Debbie says:
From the department of we-weren’t-surprised-were-you, comes this story. The article at the link has the familiar half-disturbed, half-smug tone. (“Oh, no! You don’t mean that fat people aren’t all killing themselves?” “Oh, no! We’ll find another way to spin this tale so that fat is still bad for you.”) The story itself, however, says just about what we’ve known all along: some fat people have high cholesterol and other heart disease risk factors, and so do some thin people. Some fat people don’t, and some thin people don’t.
You have to dig a little to find the real study, which turns out to be yet another spin-off of the NHANES (National Health and Nutrition Examination Studies), which ended in 2004 and provided a lot of reasonably (but not unimpeachably) good data on American eating habits. This particular piece tracked 5400 people, and here’s the conclusion: “Among US adults, there is a high prevalence of clustering of cardiometabolic abnormalities among normal-weight individuals and a high prevalence of overweight and obese individuals who are metabolically healthy.”
Yes.
To go along with this excellent news, we have the ever-impressive Sandy Szwarc, making sure we know what the media has not been telling us: a highly-respected new metadata analysis from an international group (The Cochrane Collaboration) has reviewed over 10,000 Type II diabetes studies, and found … no data worth the pixels they are printed in.
Despite all of the claims for the benefits of various dietary and lifestyle interventions for type 2 diabetes, none of them are yet supportable by quality evidence.

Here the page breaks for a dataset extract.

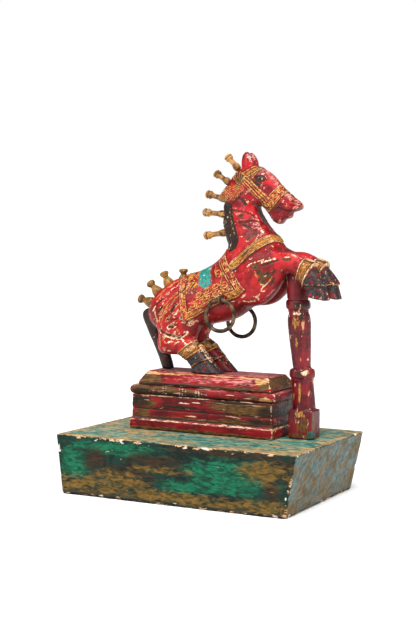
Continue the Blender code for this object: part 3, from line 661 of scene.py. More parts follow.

The Cochrane reviewers expressed concern about the lack of hard, clinical endpoints in research to date and said there is a need for future researchers to “take care to record and publish mortality data, changes or delays in medication needs and quality of life, as these are the outcomes of importance to people with type 2 diabetes.”
Lots more at the link: Sandy is always thorough, careful, and clear.